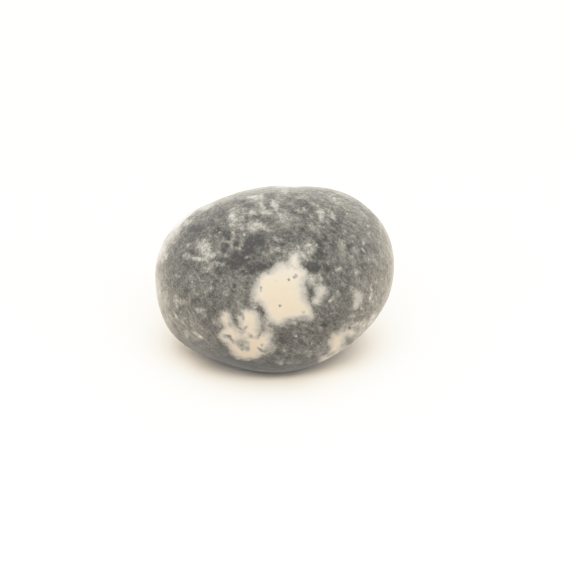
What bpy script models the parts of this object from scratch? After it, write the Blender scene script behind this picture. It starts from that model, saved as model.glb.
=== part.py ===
"""A bluestone pebble: one tumbled piece of spotted dolerite, lying on its flattest side.

The stone is a long rounded block whose long axis leans a little, worn by broad flats, fuller at
one end, and faintly uneven all over as tumbling leaves it. It rests on a small worn foot.
Metres, +Z up, origin at the middle of the footprint. The front of the stone faces -Y.
"""

import math
import random

import bmesh
import bpy
from mathutils import Vector, noise

MM = 0.001

# Driving dimensions: the finished stone's overall size.
LENGTH = 36.0 * MM  # along X
DEPTH = 30.6 * MM  # along Y
HEIGHT = 27.0 * MM  # along Z, foot to crown

# The block before wear: an ellipsoid a little squarer than round, its long axis leaning up to +X.
BLOCK_HALF = (18.0 * MM, 15.3 * MM, 13.4 * MM)
BLOCK_SQUARENESS = 2.15  # 2 is a true ellipsoid, more is boxier
LONG_AXIS_RISE = math.radians(9.3)
BLUNT_END = 0.04  # the +X end stands out by this share, and the -X end is drawn in by it

# Worn flats (negative) and swells left between them (positive): compass bearing from +X towards
# +Y, height above the horizon, both in degrees, how far the surface moves, and its angular reach.
NARROW_REACH = math.radians(14.0)
BROAD_REACH = math.radians(23.0)
WIDE_REACH = math.radians(32.0)
WEAR = (
    (43, 55, -1.02 * MM, BROAD_REACH),  # flat sloping off the crown to the right
    (137, 42, -1.01 * MM, BROAD_REACH),  # flat across the back of the left shoulder
    (168, 30, 0.63 * MM, BROAD_REACH),  # the left shoulder
    (213, -35, -1.26 * MM, BROAD_REACH),  # undercut at the lower left
    (192, -30, 0.75 * MM, NARROW_REACH),  # ridge between that undercut and the left end
    (-13, -23, -0.90 * MM, BROAD_REACH),  # undercut at the lower right
    (10, -4, 0.85 * MM, BROAD_REACH),  # fullness of the right end
    (14, 42, 0.42 * MM, NARROW_REACH),  # small shoulder above it
    (-98, 12, 0.35 * MM, WIDE_REACH),  # belly of the front
    (62, 2, -0.60 * MM, BROAD_REACH),  # worn panel at the back, right of the middle
    (118, -18, 0.35 * MM, BROAD_REACH),  # swell below it
    (-48, 38, -0.30 * MM, BROAD_REACH),  # faint facet over the front right
    (-136, 30, -0.25 * MM, BROAD_REACH),  # faint facet over the front left
)

# The unevenness that tumbling leaves: slow undulation, and shallow bruises where harder grains
# stood and lost a flake.
UNDULATION = 0.16 * MM
UNDULATION_SPAN = 9.0 * MM
UNDULATION_FADE = 0.9  # how fast its finer octaves lose height
UNDULATION_STEP = 2.1  # how much finer each octave is than the last
UNDULATION_OCTAVES = 3
BRUISES = 46
BRUISE_DEPTH = (0.05 * MM, 0.17 * MM)
BRUISE_ACROSS = (2.2 * MM, 4.6 * MM)
BRUISE_SLOPE = 1.6  # how fast a bruise shallows towards its rim
BRUISE_JOSTLE = 0.22  # how far bruises stray from even spacing, as a share of the radius
BRUISE_SEED = 7

# The foot: everything this close to the lowest point is worn flat, and the wear fades out above.
FOOT_WEAR = 0.42 * MM
FOOT_FADE = 0.50 * MM

PANELS = 26  # panels along each edge of the cube that the stone is rounded from
GOLDEN_ANGLE = math.pi * (3.0 - math.sqrt(5.0))

STONE_COLOUR = (0.19, 0.185, 0.165, 1.0)
STONE_ROUGHNESS = 0.45


def clear_scene():
    for obj in list(bpy.data.objects):
        bpy.data.objects.remove(obj, do_unlink=True)


def bearing(azimuth, elevation):
    """The unit vector at a compass bearing and a height above the horizon, in degrees."""
    turn, rise = math.radians(azimuth), math.radians(elevation)
    level = math.cos(rise)
    return Vector((level * math.cos(turn), level * math.sin(turn), math.sin(rise)))


def round_cube():
    """A cube cut into even panels and blown up to the unit sphere."""
    bm = bmesh.new()
    bmesh.ops.create_cube(bm, size=2.0)
    bmesh.ops.subdivide_edges(bm, edges=bm.edges[:], cuts=PANELS - 1, use_grid_fill=True)
    for vert in bm.verts:
        evened = Vector([math.tan(side * math.pi / 4) for side in vert.co])
        vert.co = evened.normalized()
    return bm


def block_radius(toward):
    """How far the unworn block reaches in a direction, its long axis leaning about Y."""
    lean, rise = math.cos(LONG_AXIS_RISE), math.sin(LONG_AXIS_RISE)
    along = toward.x * lean + toward.z * rise
    upward = toward.z * lean - toward.x * rise
    shares = zip((along, toward.y, upward), BLOCK_HALF)
    total = sum(abs(part / half) ** BLOCK_SQUARENESS for part, half in shares)
    return total ** (-1.0 / BLOCK_SQUARENESS) * (1.0 + BLUNT_END * along)


def wear(toward):
    """The sum of the flats and swells in a direction."""
    total = 0.0
    for azimuth, elevation, depth, reach in WEAR:
        closeness = toward.dot(bearing(azimuth, elevation)) - 1.0
        total += depth * math.exp(closeness / reach**2)
    return total


def scatter_bruises():
    """(direction, depth, half width) of each bruise, spread evenly and then jostled."""
    rng = random.Random(BRUISE_SEED)
    bruises = []
    for index in range(BRUISES):
        height = 1.0 - 2.0 * (index + 0.5) / BRUISES
        level = math.sqrt(1.0 - height * height)
        turn = index * GOLDEN_ANGLE
        spot = Vector((level * math.cos(turn), level * math.sin(turn), height))
        jostle = Vector([rng.uniform(-BRUISE_JOSTLE, BRUISE_JOSTLE) for _ in range(3)])
        depth = rng.uniform(*BRUISE_DEPTH)
        bruises.append(((spot + jostle).normalized(), depth, rng.uniform(*BRUISE_ACROSS) / 2))
    return bruises


def unevenness(toward, radius, bruises):
    """Slow undulation, less the bruises that reach this point."""
    place = toward * radius / UNDULATION_SPAN
    swell = noise.fractal(place, UNDULATION_FADE, UNDULATION_STEP, UNDULATION_OCTAVES)
    offset = UNDULATION * swell
    for spot, depth, half_width in bruises:
        across = radius * (toward - spot).length / half_width
        offset -= depth * math.exp(-(across**2) * BRUISE_SLOPE)
    return offset


def shape_stone(bm):
    bruises = scatter_bruises()
    for vert in bm.verts:
        toward = vert.co.copy()
        radius = block_radius(toward) + wear(toward)
        vert.co = toward * (radius + unevenness(toward, radius, bruises))


def wear_foot(bm):
    """Grinds the lowest points to one level plane, easing into the curve above it."""
    level = min(vert.co.z for vert in bm.verts) + FOOT_WEAR
    for vert in bm.verts:
        above = max(vert.co.z - level, 0.0)
        vert.co.z = above * above / (above + FOOT_FADE)


def fit_to_size(bm):
    """Brings the stone to its driving dimensions, with the origin at the middle of its foot side."""
    lows = [min(vert.co[axis] for vert in bm.verts) for axis in range(3)]
    highs = [max(vert.co[axis] for vert in bm.verts) for axis in range(3)]
    middle = Vector(((lows[0] + highs[0]) / 2, (lows[1] + highs[1]) / 2, lows[2]))
    bmesh.ops.translate(bm, verts=bm.verts[:], vec=-middle)
    wanted = (LENGTH, DEPTH, HEIGHT)
    factors = [size / (high - low) for size, high, low in zip(wanted, highs, lows)]
    bmesh.ops.scale(bm, verts=bm.verts[:], vec=factors)


def stone_material():
    material = bpy.data.materials.new("spotted_dolerite")
    material.use_nodes = True
    surface = material.node_tree.nodes["Principled BSDF"]
    surface.inputs["Base Color"].default_value = STONE_COLOUR
    surface.inputs["Roughness"].default_value = STONE_ROUGHNESS
    surface.inputs["Metallic"].default_value = 0.0
    return material


def make_stone():
    bm = round_cube()
    shape_stone(bm)
    wear_foot(bm)
    fit_to_size(bm)
    bmesh.ops.recalc_face_normals(bm, faces=bm.faces[:])
    bmesh.ops.triangulate(bm, faces=bm.faces[:], quad_method="SHORT_EDGE")
    mesh = bpy.data.meshes.new("stone")
    bm.to_mesh(mesh)
    bm.free()
    mesh.shade_smooth()
    mesh.materials.append(stone_material())
    stone = bpy.data.objects.new("stone", mesh)
    bpy.context.scene.collection.objects.link(stone)
    return stone


clear_scene()
make_stone()
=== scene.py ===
# A tumbled bluestone pebble: grey spotted dolerite with cream feldspar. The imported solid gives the
# form; this script makes the fine worn surface, the rock's markings and a plain white studio.
import math
import random

import bmesh
import bpy
import numpy as np
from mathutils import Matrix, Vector, noise
from mathutils.bvhtree import BVHTree
from mathutils.kdtree import KDTree


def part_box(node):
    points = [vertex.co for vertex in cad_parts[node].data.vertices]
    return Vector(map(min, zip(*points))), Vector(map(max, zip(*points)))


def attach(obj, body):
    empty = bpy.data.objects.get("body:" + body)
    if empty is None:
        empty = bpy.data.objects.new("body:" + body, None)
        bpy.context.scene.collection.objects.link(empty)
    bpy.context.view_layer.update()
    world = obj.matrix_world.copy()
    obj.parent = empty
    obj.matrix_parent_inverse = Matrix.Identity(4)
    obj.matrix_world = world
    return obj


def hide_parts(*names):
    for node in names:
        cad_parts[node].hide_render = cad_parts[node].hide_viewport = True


mm = 0.001

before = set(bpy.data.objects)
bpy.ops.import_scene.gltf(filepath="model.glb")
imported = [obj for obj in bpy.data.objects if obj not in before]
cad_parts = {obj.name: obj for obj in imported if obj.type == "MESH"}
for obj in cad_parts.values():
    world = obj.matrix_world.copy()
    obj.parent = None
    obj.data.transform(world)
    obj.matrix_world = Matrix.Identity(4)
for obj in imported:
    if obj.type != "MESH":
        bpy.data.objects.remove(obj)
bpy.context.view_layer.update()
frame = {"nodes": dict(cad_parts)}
print("frame loaded:", ", ".join(frame["nodes"]))

# The camera looks down on the front of the stone. Pixels count from the top left of the picture.
viewpoint = {
    "aim": Vector((1.54 * mm, 0.0, 11.73 * mm)),
    "elevation": math.radians(25.0),
    "distance": 300.0 * mm,
    "pixel": 0.1502 * mm,  # what one pixel spans at the aim
    "picture": 570,  # pixels across and down
    "sensor": 36.0,
    "nearest": 10 * mm,  # where the camera starts to see
}
towardsCamera = Vector((0.0, -math.cos(viewpoint["elevation"]), math.sin(viewpoint["elevation"])))
pictureUp = Vector((0.0, math.sin(viewpoint["elevation"]), math.cos(viewpoint["elevation"])))
pictureRight = Vector((1.0, 0.0, 0.0))
lensPoint = viewpoint["aim"] + towardsCamera * viewpoint["distance"]


def makeCamera():
    data = bpy.data.cameras.new("camera")
    data.sensor_width = viewpoint["sensor"]
    data.lens = viewpoint["sensor"] * viewpoint["distance"] / (viewpoint["pixel"] * viewpoint["picture"])
    data.clip_start = viewpoint["nearest"]
    data.dof.use_dof = False
    camera = bpy.data.objects.new("camera", data)
    camera.location = lensPoint
    camera.rotation_euler = towardsCamera.to_track_quat("Z", "Y").to_euler()
    bpy.context.scene.collection.objects.link(camera)
    bpy.context.scene.camera = camera


makeCamera()
print("camera placed")

# The body: a cube blown up to a ball, pressed onto the solid and smoothed until no facet shows.
stoneBody = {
    "cuts": 127,  # cuts along each edge of the cube
    "smoothPasses": 26,
    "smoothing": 0.5,
    "mergeDistance": 0.001 * mm,
}


def roundedCube(cuts):
    bm = bmesh.new()
    bmesh.ops.create_cube(bm, size=2.0)
    bmesh.ops.subdivide_edges(bm, edges=bm.edges[:], cuts=cuts, use_grid_fill=True)
    for vert in bm.verts:
        vert.co = Vector([math.tan(side * math.pi / 4) for side in vert.co]).normalized()
    return bm


def solidTree(node):
    bm = bmesh.new()
    bm.from_mesh(frame["nodes"][node].data)
    bmesh.ops.remove_doubles(bm, verts=bm.verts[:], dist=stoneBody["mergeDistance"])
    tree = BVHTree.FromBMesh(bm)
    bm.free()
    return tree


lowest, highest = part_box("stone")
middle = (Vector(lowest) + Vector(highest)) / 2
solid = solidTree("stone")


def makeBody():
    bm = roundedCube(stoneBody["cuts"])
    for vert in bm.verts:
        vert.co = solid.ray_cast(middle, vert.co)[0]
    for smoothPass in range(stoneBody["smoothPasses"]):
        bmesh.ops.smooth_vert(
            bm, verts=bm.verts, factor=stoneBody["smoothing"],
            use_axis_x=True, use_axis_y=True, use_axis_z=True,
        )
    bm.normal_update()
    return bm


body = makeBody()
places = np.array([vert.co for vert in body.verts])
normals = np.array([vert.normal for vert in body.verts])
print("body rounded:", len(places), "points")


def ease(values, low, high):
    # 0 below low, 1 above high, with a soft start and end
    share = np.clip((values - low) / (high - low), 0, 1)
    return share * share * (3 - 2 * share)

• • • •

* Written problem:
Everything from the line that contains "return material" through the line that contains "cad_parts[node].hide_render = cad_parts[node].hide_viewport" is to be transcribed exactly, and nothing outside that range.

* Task result:
    return material


def make_stone():
    bm = round_cube()
    shape_stone(bm)
    wear_foot(bm)
    fit_to_size(bm)
    bmesh.ops.recalc_face_normals(bm, faces=bm.faces[:])
    bmesh.ops.triangulate(bm, faces=bm.faces[:], quad_method="SHORT_EDGE")
    mesh = bpy.data.meshes.new("stone")
    bm.to_mesh(mesh)
    bm.free()
    mesh.shade_smooth()
    mesh.materials.append(stone_material())
    stone = bpy.data.objects.new("stone", mesh)
    bpy.context.scene.collection.objects.link(stone)
    return stone


clear_scene()
make_stone()
=== scene.py ===
# A tumbled bluestone pebble: grey spotted dolerite with cream feldspar. The imported solid gives the
# form; this script makes the fine worn surface, the rock's markings and a plain white studio.
import math
import random

import bmesh
import bpy
import numpy as np
from mathutils import Matrix, Vector, noise
from mathutils.bvhtree import BVHTree
from mathutils.kdtree import KDTree


def part_box(node):
    points = [vertex.co for vertex in cad_parts[node].data.vertices]
    return Vector(map(min, zip(*points))), Vector(map(max, zip(*points)))


def attach(obj, body):
    empty = bpy.data.objects.get("body:" + body)
    if empty is None:
        empty = bpy.data.objects.new("body:" + body, None)
        bpy.context.scene.collection.objects.link(empty)
    bpy.context.view_layer.update()
    world = obj.matrix_world.copy()
    obj.parent = empty
    obj.matrix_parent_inverse = Matrix.Identity(4)
    obj.matrix_world = world
    return obj


def hide_parts(*names):
    for node in names:
        cad_parts[node].hide_render = cad_parts[node].hide_viewport = True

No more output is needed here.